To believe that God wants to use us, that He has in fact equipped us and prepared us for great things for His Kingdom does not mean that we are not humble—although the success of these things necessitates that we are. It means, quite on the contrary, that we have begun to understand what it means to die to ourselves.  It means we know and believe and have taken deeply to heart this truth: “I am crucified with Christ: nevertheless I live; yet not I, but Christ lives in me: and the life which I now live in the flesh I live by the faith of the Son of God, who loved me, and gave himself for me.” (Galatians 2:20)

The desire to do great things (or what is sometimes even harder, to do small things with great love) for the Kingdom has been planted in us by God.  It is undeniably part of His plan for our lives. We can try to push away this call, to cover our ears, but it comes back again, bobbing back up—this suggestion that the Master has need of us. 
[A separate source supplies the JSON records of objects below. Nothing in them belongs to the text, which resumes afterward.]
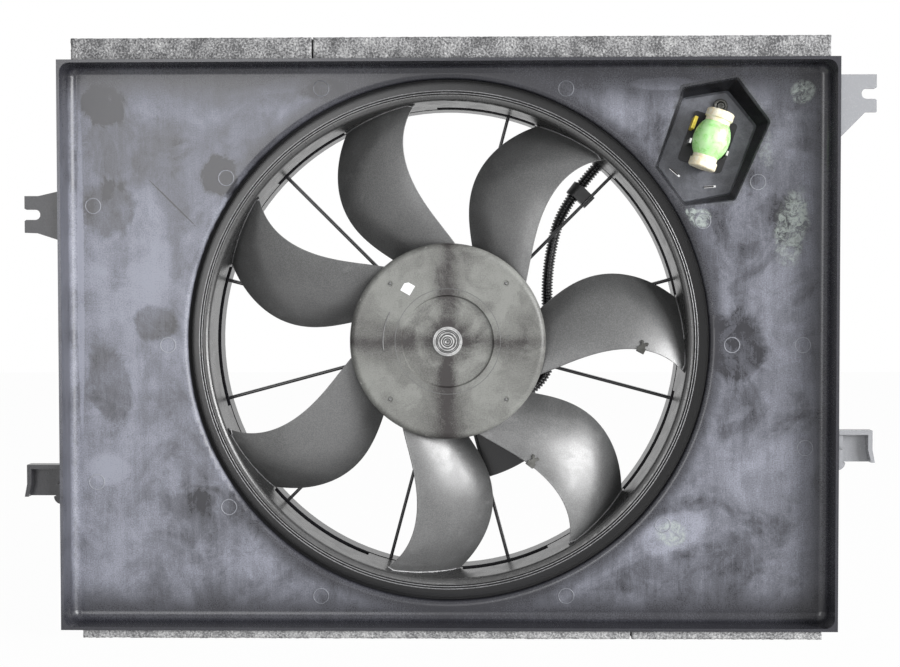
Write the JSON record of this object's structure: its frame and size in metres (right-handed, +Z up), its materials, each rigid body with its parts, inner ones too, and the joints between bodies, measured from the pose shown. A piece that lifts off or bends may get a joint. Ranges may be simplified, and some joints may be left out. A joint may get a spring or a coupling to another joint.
{
  "type": "radiator fan",
  "caption": "Rectangular plastic fan shroud with a banded axial fan on an electric motor behind its hub, drawing air through a vehicle's radiator.",
  "frame": {"origin": "on the fan's axis, in the plane of the shroud's open rim, which faces the radiator", "axes": "+X to the right and +Z up as seen from the radiator, +Y along the fan's axis away from the radiator, towards the motor"},
  "size_m": [0.7, 0.126, 0.4955],
  "materials": {
    "shroud_plastic": "grained black glass filled polypropylene with a dusty bloom",
    "fan_plastic": "satin black glass filled nylon",
    "zinc_steel": "zinc plated, satin",
    "shaft_steel": "ground and polished",
    "motor_steel": "zinc plated deep drawn sheet, satin",
    "core_steel": "bare lamination edges",
    "bronze": "sintered, oil soaked",
    "ferrite": "matt sintered ferrite",
    "copper": "enamelled copper",
    "card_plastic": "moulded phenolic",
    "carbon": "pressed copper graphite",
    "spring_steel": "drawn wire",
    "connector_plastic": "moulded black nylon, fine grain",
    "conduit_plastic": "corrugated black polyethylene",
    "clip_plastic": "black nylon",
    "ceramic_cream": "unglazed cream ceramic",
    "coil_green": "baked green coating over wire turns",
    "terminal_tin": "tin plated strip",
    "fuse_yellow": "yellow cast resin",
    "label_paper": "blank white film",
    "seal_foam": "open cell grey foam"
  },
  "bodies": {
    "shroud": {"shroud_tray": "shroud_plastic", "resistor_pocket": "shroud_plastic", "shroud_barrel": "shroud_plastic", "stator_struts": "shroud_plastic", "stator_ring": "shroud_plastic", "stator_web": "shroud_plastic", "bracket_upper_left": "shroud_plastic", "bracket_upper_right": "shroud_plastic", "hook_lower_left": "shroud_plastic", "hook_lower_right": "shroud_plastic", "motor_screws": "zinc_steel", "motor_can": "motor_steel", "motor_flange": "motor_steel", "motor_end_cap": "motor_steel", "front_bush": "bronze", "rear_bush": "bronze", "magnets": "ferrite", "brush_card": "card_plastic", "brushes": "carbon", "brush_springs": "spring_steel", "motor_socket": "connector_plastic", "motor_plug": "connector_plastic", "harness_conduit": "conduit_plastic", "conduit_clips": "clip_plastic", "resistor_base": "connector_plastic", "resistor_core": "ceramic_cream", "resistor_coil": "coil_green", "resistor_terminals": "terminal_tin", "thermal_fuse": "fuse_yellow", "resistor_screw": "zinc_steel", "resistor_plug": "connector_plastic", "supply_pins": "terminal_tin", "foam_top": "seal_foam", "foam_bottom": "seal_foam"},
    "fan": {"fan_hub": "fan_plastic", "fan_blades": "fan_plastic", "fan_band": "fan_plastic", "hub_insert": "zinc_steel", "fan_washer": "zinc_steel", "fan_nut": "zinc_steel", "shaft_spacer": "zinc_steel", "motor_shaft": "shaft_steel", "armature_core": "core_steel", "windings": "copper", "commutator": "copper", "balance_clips": "zinc_steel", "hub_label": "label_paper"}
  },
  "joints": [
    {"name": "fan_spin", "type": "hinge", "parent": "shroud", "child": "fan", "pos_m": [0, 0.06, 0], "axis": [0, 1, 0], "continuous": true}
  ]
}
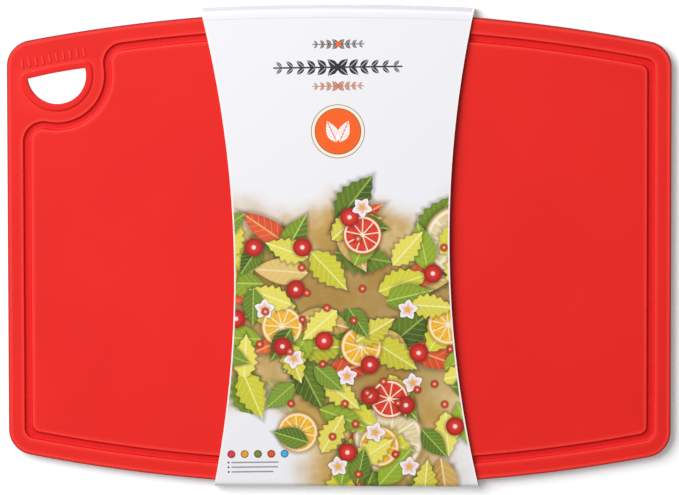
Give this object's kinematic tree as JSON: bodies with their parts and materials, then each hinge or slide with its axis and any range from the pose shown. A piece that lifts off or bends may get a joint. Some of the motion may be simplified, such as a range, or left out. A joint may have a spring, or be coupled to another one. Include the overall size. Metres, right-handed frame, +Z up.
{
  "type": "flexible cutting mat",
  "caption": "Flexible silicone cutting mat with arched long sides, a juice groove, a half-moon hand and hanging hole in a corner, and a printed card sleeve that slides off.",
  "frame": {"origin": "on the surface that the mat and its sleeve lie on, under the middle of the mat", "axes": "+X along the mat's long side, towards the end without the hand hole; +Y across the mat, towards the long side that the hand hole is near; +Z up, out of the grooved cutting face"},
  "size_m": [0.37, 0.2697, 0.0104],
  "materials": {
    "red_silicone": "satin moulded silicone",
    "white_card": "coated white board, printed on the outside",
    "card_glue": "dried glue film"
  },
  "bodies": {
    "mat": {"silicone_mat": "red_silicone"},
    "sleeve": {"card_sleeve": "white_card", "seam_glue": "card_glue"}
  },
  "joints": [
    {"name": "sleeve_slide", "type": "slide", "parent": "mat", "child": "sleeve", "axis": [1, 0, 0], "range_m": [-0.27, 0.27]}
  ]
}
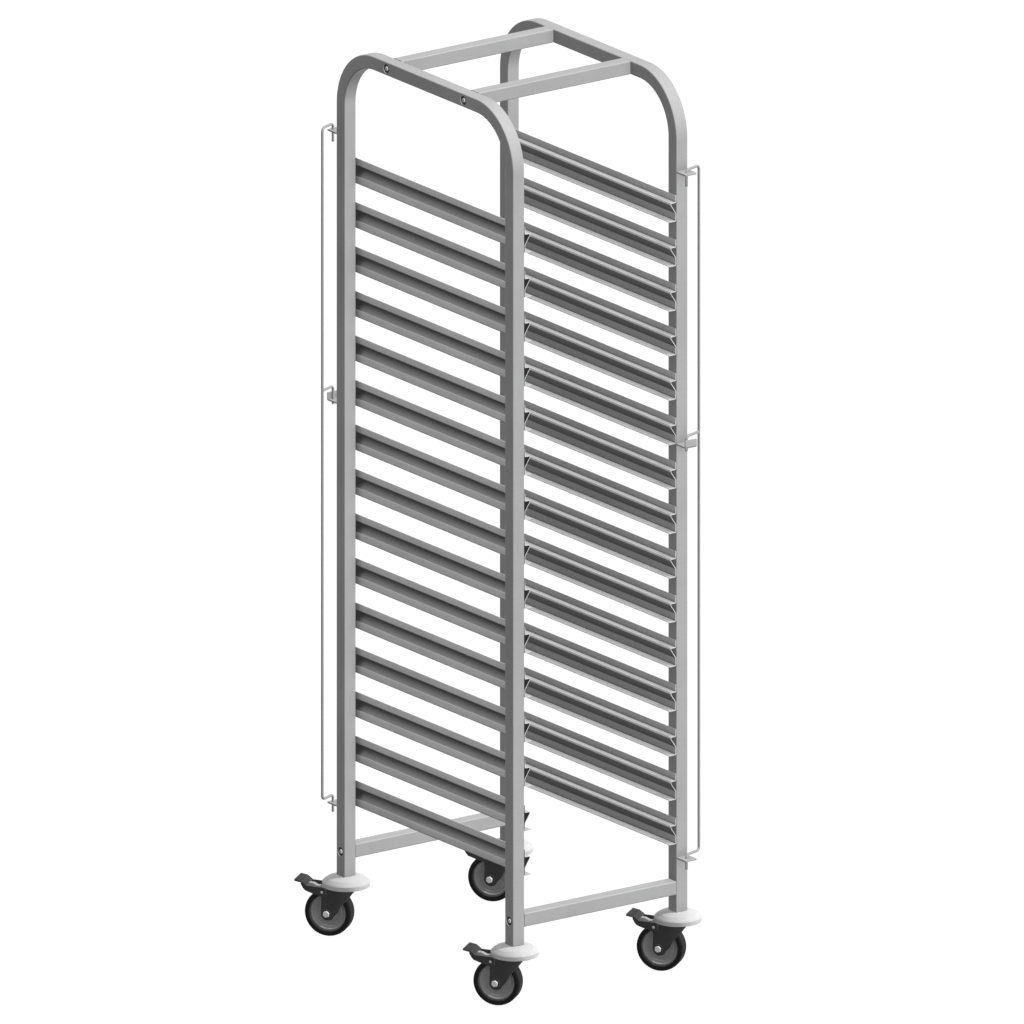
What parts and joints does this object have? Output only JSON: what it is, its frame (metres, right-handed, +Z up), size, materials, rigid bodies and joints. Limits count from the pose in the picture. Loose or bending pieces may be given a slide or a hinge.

The world is hurting now, as it hasn’t hurt in a long time.  It gasps for breath in fear and loneliness. It is finding deeper, buried aches surfacing as distractions drain away. Who will carry Christ into the deserted streets and even emptier hearts?

 In the quiet this Holy Week, when the “Hosannas” are softer and solitary, ask the Lord in the stillness how you can help him in the mission of redemption.  Be brave enough to desire that He use you, that He meet you at the gates of the city, tethered to His will and ready to be found.  Totally available to carry Him into the world in a way that only you can.

Each person carries within himself a project of God, a personal vocation, a personal idea of God on what he is required to do in history to build his Church, a living temple of his presence.” (Pope Benedict XVI, quoted in Unrepeatable by Luke Burgis and Joshua Miller, PhD.)

Living out our call is our personal shape of holiness.  It is when vocation and calling and sanctity stop being ideas and become lived out in real-time.  It is the stuff of saints.  It is the stuff of us.